┌─ Supplied material
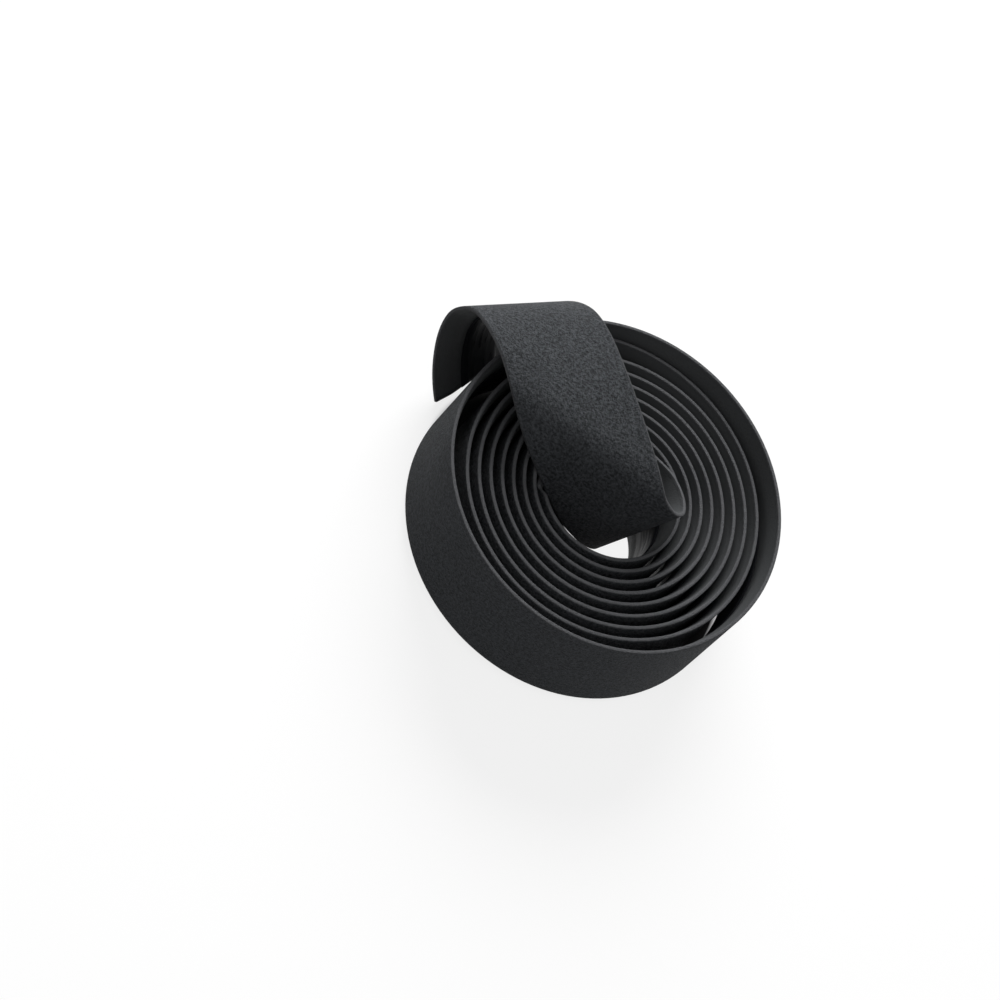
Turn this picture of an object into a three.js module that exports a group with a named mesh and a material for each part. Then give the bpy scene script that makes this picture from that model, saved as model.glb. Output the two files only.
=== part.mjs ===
// A roll of padded handlebar tape lying on its side, with the inner end of the tape pulled up
// out of the middle, laid over the rim and hanging down outside. Millimetres, +Z up.
import * as THREE from 'three';

// The tape itself
const TAPE_WIDTH = 30;
const TAPE_THICKNESS = 2;
const EDGE_THICKNESS = 0.9;
const PAD_WIDTH = 20;
const GRIP_HEIGHT = 0.45;
const EDGE_DROP = 0.1;
const EDGE_EASE = 0.3;

// The release film on the smooth side
const FILM_WIDTH = 14;
const FILM_THICKNESS = 0.1;
const FILM_CLEARANCE = 0.15;

// The winding: a spiral that gets looser outwards
const HOLE_RADIUS = 16;
const INNER_GAP = 0.75;
const OUTER_GAP = 1.2;
const TURN_COUNT = 9;
const END_ANGLE = 137;
const STEP_ANGLE = 10;
const FINE_STEP_ANGLE = 5;
const FINE_TURNS = 0.45;

// The outermost turn stands out and up a little
const OUTER_SLACK = 1.4;
const OUTER_BULGE = 1;
const OUTER_LIFT = 3.4;

// The pulled-out tail
const LEAVE_ANGLE = 156;
const INNER_LIFT = 2.8;
const LIFT_TURNS = 0.17;
const TAIL_LENGTH = 151.2;
const TAIL_STEP = 2.5;

// The end is cut nearly square, its left corner this much further along than the middle
const CUT_SLANT = 1.8;
const CUT_REACH = 25;

// Where the tail bears on the innermost rim, that rim is dented and its turn pressed outwards
const DENT_ANGLE = 218;
const DENT_REACH = 15;
const DENT_DEPTH = 3.4;
const PRESS_ANGLE = 217;
const PRESS_REACH = 80;
const PRESS_DEPTH = 0.6;

// The tail's own edge is drawn out on its way up to that rim
const STRETCH_PLACE = 46;
const STRETCH_REACH = 11;
const STRETCH_DEPTH = 1.2;

// Distance along the tail, bend in degrees per millimetre, and slant of the bend line
const TAIL_SHAPE = [
  [0, 9.8, 0],
  [10, 1.92, 0.49],
  [18, 2.2, 0.47],
  [25, 3.65, 0.15],
  [31, 10.45, 0.47],
  [37, 4.75, 0.49],
  [44, 1.2, 0.24],
  [52, 0.91, -0.19],
  [60, 2.3, -0.64],
  [68, 3.82, -1.09],
  [78, 0.44, -0.96],
  [94, 1.37, -0.1],
  [108, 3.3, -0.16],
  [120, 0.81, 0.16],
  [132, 2.9, 0.52],
  [143, 1.7, 0.42],
  [154, 2.85, 0],
];

const PATH_STEP = 0.5;
const QUARTER = 90;
const TURN = 360;

const radians = THREE.MathUtils.degToRad;
const smooth = THREE.MathUtils.smoothstep;

// Turns are counted outwards from the +Y direction
const innerTurn = (LEAVE_ANGLE - QUARTER) / TURN;
const outerTurn = TURN_COUNT + (END_ANGLE - QUARTER) / TURN;
const innerPitch = TAPE_THICKNESS + INNER_GAP;
const outerPitch = TAPE_THICKNESS + OUTER_GAP;
const lastTurn = outerTurn - 1;
const halfWidth = TAPE_WIDTH / 2;
const halfPad = PAD_WIDTH / 2;

function woundRadius(turn) {
  const growth = (outerPitch - innerPitch) / (2 * TURN_COUNT);
  return HOLE_RADIUS + innerPitch * turn + growth * turn * turn;
}

function slack(turn) {
  return OUTER_SLACK * smooth(turn, lastTurn - 0.33, lastTurn + 0.07)
    + OUTER_BULGE * hump(turn, lastTurn + 0.12, 0.3);
}

// From 1 at a place to 0 at a reach from it
function hump(value, place, reach) {
  return smooth(Math.max(0, 1 - Math.abs(value - place) / reach), 0, 1);
}

function press(turn) {
  const place = (PRESS_ANGLE - QUARTER) / TURN;
  const wraps = Math.max(0, Math.round(turn - place));
  return PRESS_DEPTH * hump(turn, place + wraps, PRESS_REACH / TURN) / 2 ** wraps;
}

function lift(turn) {
  return INNER_LIFT * (1 - smooth(turn, innerTurn, innerTurn + LIFT_TURNS))
    + OUTER_LIFT * smooth(turn, lastTurn - 0.13, lastTurn + 0.27);
}

function woundPoint(turn) {
  const angle = radians(QUARTER + TURN * turn);
  const radius = woundRadius(turn) + slack(turn) + press(turn);
  return new THREE.Vector3(
    radius * Math.cos(angle),
    radius * Math.sin(angle),
    TAPE_WIDTH / 2 + lift(turn),
  );
}

// One place along the tape: its middle, the line across it and the way the grip side faces
function woundFrame(turn) {
  const point = woundPoint(turn);
  const small = 0.0005;
  const along = woundPoint(turn - small).sub(woundPoint(turn + small));
  along.z = 0;
  along.normalize();
  const out = new THREE.Vector3(-along.y, along.x, 0);
  const across = new THREE.Vector3(0, 0, 1);
  const dent = DENT_DEPTH * hump(turn, (DENT_ANGLE - QUARTER) / TURN, DENT_REACH / TURN);
  return { point, along, across, out, dent, stretch: 0 };
}

function windingFrames() {
  const frames = [woundFrame(outerTurn)];
  const step = STEP_ANGLE / TURN;
  const fineStep = FINE_STEP_ANGLE / TURN;
  for (let i = Math.ceil(outerTurn / step - 0.3) - 1; i * step > FINE_TURNS; i -= 1) {
    frames.push(woundFrame(i * step));
  }
  for (let i = Math.floor(FINE_TURNS / fineStep); i * fineStep > innerTurn + 0.3 * step; i -= 1) {
    frames.push(woundFrame(i * fineStep));
  }
  return frames;
}

function shapeAt(distance) {
  const last = TAIL_SHAPE.length - 2;
  let k = 0;
  while (k < last && distance > TAIL_SHAPE[k + 1][0]) {
    k += 1;
  }
  const [from, bend, lean] = TAIL_SHAPE[k];
  const [to, nextBend, nextLean] = TAIL_SHAPE[k + 1];
  const share = (distance - from) / (to - from);
  return {
    bend: THREE.MathUtils.lerp(bend, nextBend, share),
    lean: THREE.MathUtils.lerp(lean, nextLean, share),
  };
}

// How far along the tail, measured by its bend lines, the cut lies at a place across it
function cutPlace(w) {
  let place = TAIL_LENGTH;
  for (let i = 0; i < 30; i += 1) {
    place = TAIL_LENGTH - CUT_SLANT * w / halfWidth - shapeAt(place).lean * w;
  }
  return place;
}

// The tail bends only about lines across it, as a flat strip does
function tailPath() {
  const start = woundFrame(innerTurn);
  const point = start.point.clone();
  const along = start.along.clone();
  const across = start.across.clone();
  const out = start.out.clone();
  const path = [start];
  const count = Math.ceil(cutPlace(-halfWidth) / PATH_STEP);
  const half = new THREE.Vector3();
  for (let i = 0; i < count; i += 1) {
    const { bend, lean } = shapeAt((i + 0.5) * PATH_STEP);
    const line = across.clone().addScaledVector(along, lean);
    const angle = -radians(bend) * line.length() * PATH_STEP;
    line.normalize();
    half.copy(along);
    along.applyAxisAngle(line, angle);
    across.applyAxisAngle(line, angle);
    out.applyAxisAngle(line, angle);
    half.add(along).multiplyScalar(PATH_STEP / 2);
    point.add(half);
    const distance = (i + 1) * PATH_STEP;
    path.push({
      point: point.clone(),
      across: across.clone().addScaledVector(along, shapeAt(distance).lean),
      out: out.clone(),
      dent: 0,
      stretch: STRETCH_DEPTH * hump(distance, STRETCH_PLACE, STRETCH_REACH),
    });
  }
  return path;
}

function corner({ point, across, out, dent, stretch }, [w, n]) {
  let place = w;
  if (w > halfPad) {
    place -= dent;
  } else if (w < -halfPad) {
    place -= stretch;
  }
  return point.clone().addScaledVector(across, place).addScaledVector(out, n);
}

// Rows of section points, each row one step further along the tape
function tapeRows(section) {
  const rows = windingFrames().map((frame) => section.map((spot) => corner(frame, spot)));
  const path = tailPath();
  const count = Math.round(TAIL_LENGTH / TAIL_STEP);
  for (let i = 0; i <= count; i += 1) {
    const distance = TAIL_LENGTH * i / count;
    const near = smooth(distance, TAIL_LENGTH - CUT_REACH, TAIL_LENGTH);
    rows.push(section.map((spot) => {
      const place = distance + near * (cutPlace(spot[0]) - TAIL_LENGTH);
      const spots = place / PATH_STEP;
      const k = Math.min(Math.max(0, Math.floor(spots)), path.length - 2);
      return corner(path[k], spot).lerp(corner(path[k + 1], spot), spots - k);
    }));
  }
  return rows;
}

// Section outlines: place across the tape and height towards the grip side
const padSide = GRIP_HEIGHT - TAPE_THICKNESS;
const edgeSide = GRIP_HEIGHT - EDGE_THICKNESS;
const tapeSection = [
  [halfWidth, edgeSide],
  [halfWidth, GRIP_HEIGHT - EDGE_DROP],
  [halfWidth - EDGE_EASE, GRIP_HEIGHT],
  [EDGE_EASE - halfWidth, GRIP_HEIGHT],
  [-halfWidth, GRIP_HEIGHT - EDGE_DROP],
  [-halfWidth, edgeSide],
  [-halfPad, padSide],
  [halfPad, padSide],
];

const filmTop = padSide - FILM_CLEARANCE;
const filmSection = [
  [FILM_WIDTH / 2, filmTop],
  [-FILM_WIDTH / 2, filmTop],
  [-FILM_WIDTH / 2, filmTop - FILM_THICKNESS],
  [FILM_WIDTH / 2, filmTop - FILM_THICKNESS],
];

function sweep(section) {
  const rows = tapeRows(section);
  const positions = rows.flat().flatMap((spot) => spot.toArray());
  const size = section.length;
  const index = [];
  for (let i = 0; i < rows.length - 1; i += 1) {
    for (let j = 0; j < size; j += 1) {
      const k = (j + 1) % size;
      const a = i * size + j;
      const b = i * size + k;
      const c = a + size;
      const d = b + size;
      index.push(a, d, b, a, c, d);
    }
  }
  const outline = section.map(([w, n]) => new THREE.Vector2(w, n));
  const last = (rows.length - 1) * size;
  for (const [a, b, c] of THREE.ShapeUtils.triangulateShape(outline, [])) {
    index.push(a, b, c);
    index.push(last + a, last + c, last + b);
  }
  const geometry = new THREE.BufferGeometry();
  geometry.setAttribute('position', new THREE.Float32BufferAttribute(positions, 3));
  geometry.setIndex(index);
  geometry.computeVertexNormals();
  return geometry;
}

const gripTape = new THREE.Mesh(
  sweep(tapeSection),
  new THREE.MeshStandardMaterial({ color: 0x1c1d1f, roughness: 0.85, metalness: 0 }),
);
gripTape.name = 'grip_tape';

const backingFilm = new THREE.Mesh(
  sweep(filmSection),
  new THREE.MeshStandardMaterial({ color: 0x101113, roughness: 0.15, metalness: 0 }),
);
backingFilm.name = 'backing_film';

const roll = new THREE.Group();
roll.add(gripTape, backingFilm);

// The roll rests on its lower edges, with the middle of its outline over the origin
const box = new THREE.Box3().setFromObject(roll, true);
const middle = box.getCenter(new THREE.Vector3());
roll.position.set(-middle.x, -middle.y, -box.min.z);

export default roll;
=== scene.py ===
import bpy
import math
from mathutils import Matrix, Vector


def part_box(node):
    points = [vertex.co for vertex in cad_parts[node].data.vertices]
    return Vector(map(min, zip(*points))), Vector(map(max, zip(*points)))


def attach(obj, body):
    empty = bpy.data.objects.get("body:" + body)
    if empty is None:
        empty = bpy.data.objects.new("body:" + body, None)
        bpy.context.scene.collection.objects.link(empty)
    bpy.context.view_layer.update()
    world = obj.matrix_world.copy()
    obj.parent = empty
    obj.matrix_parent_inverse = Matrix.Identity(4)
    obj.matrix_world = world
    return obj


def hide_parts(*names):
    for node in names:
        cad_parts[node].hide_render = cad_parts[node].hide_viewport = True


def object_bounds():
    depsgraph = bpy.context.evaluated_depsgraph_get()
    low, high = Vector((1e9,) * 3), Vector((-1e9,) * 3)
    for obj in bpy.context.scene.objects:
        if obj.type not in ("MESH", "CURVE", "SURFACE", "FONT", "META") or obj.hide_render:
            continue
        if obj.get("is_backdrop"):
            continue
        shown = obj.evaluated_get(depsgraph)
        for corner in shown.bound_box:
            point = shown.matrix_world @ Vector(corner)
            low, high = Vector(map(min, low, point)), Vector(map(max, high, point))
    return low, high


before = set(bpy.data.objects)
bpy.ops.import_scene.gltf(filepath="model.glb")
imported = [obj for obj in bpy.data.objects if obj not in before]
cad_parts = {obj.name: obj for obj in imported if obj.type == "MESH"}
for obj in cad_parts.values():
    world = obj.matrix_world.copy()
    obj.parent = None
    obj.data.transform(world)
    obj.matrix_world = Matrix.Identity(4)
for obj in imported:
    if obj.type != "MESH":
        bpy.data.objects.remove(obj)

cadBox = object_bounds()  # the solids' own box, before anything is dressed
print("frame loaded:", sorted(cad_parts))

# The roll is seen from above its near side, with the camera turned on its side
photoCamera = {
    "tilt": 33.5,  # degrees between the line of sight and the winding's axis
    "roll": 44.0,
    "distance": 1.0,
    "lens": 148.46,
    "aimRight": 0.0270,  # how far right of the middle the roll's face sits, per metre of distance
    "aimUp": 0.0019,
}

# One strip of foam, wound up and then led out over the rim: millimetres, degrees, and turns
# for what ends in Turns. Turns of the outermost part are counted from the start of its last one.
tapeShape = {
    "width": 30.0,
    "thickness": 2.0,
    "edgeThickness": 0.9,
    "padWidth": 20.0,
    "gripFace": 0.45,
    "edgeRound": 0.16,
    "holeRadius": 16.0,
    "innerGap": 0.75,
    "outerGap": 1.2,
    "turns": 9,
    "endAngle": 137.0,
    "leaveAngle": 156.0,
    "outerSlack": 1.4,
    "slackTurns": (-0.33, 0.07),
    "outerBulge": 1.0,
    "bulgeTurns": (0.12, 0.3),  # its middle and its reach
    "outerLift": 3.4,
    "outerLiftTurns": (-0.13, 0.27),
    "innerLift": 2.8,
    "innerLiftTurns": 0.17,
    "tailLength": 151.2,
    "cutSlant": 1.8,
    "cutReach": 25.0,
    "dentAngle": 218.0,
    "dentReach": 15.0,
    "dentDepth": 3.4,
    "pressAngle": 217.0,
    "pressReach": 80.0,
    "pressDepth": 0.6,
    "stretchPlace": 46.0,
    "stretchReach": 11.0,
    "stretchDepth": 1.2,
    "windingStep": 3.0,
    "tailStep": 1.0,
    "pathStep": 0.5,
}
startAngle = 90  # turns are counted outwards from the +Y direction
millimetres = 1000  # in a metre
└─
Task goal: Begin with the line that has "const roll = new THREE.Group();" in the listing above and end after the line that has "if empty is"; output those lines exactly.

Solution to this exercise:
const roll = new THREE.Group();
roll.add(gripTape, backingFilm);

// The roll rests on its lower edges, with the middle of its outline over the origin
const box = new THREE.Box3().setFromObject(roll, true);
const middle = box.getCenter(new THREE.Vector3());
roll.position.set(-middle.x, -middle.y, -box.min.z);

export default roll;
=== scene.py ===
import bpy
import math
from mathutils import Matrix, Vector


def part_box(node):
    points = [vertex.co for vertex in cad_parts[node].data.vertices]
    return Vector(map(min, zip(*points))), Vector(map(max, zip(*points)))


def attach(obj, body):
    empty = bpy.data.objects.get("body:" + body)
    if empty is None:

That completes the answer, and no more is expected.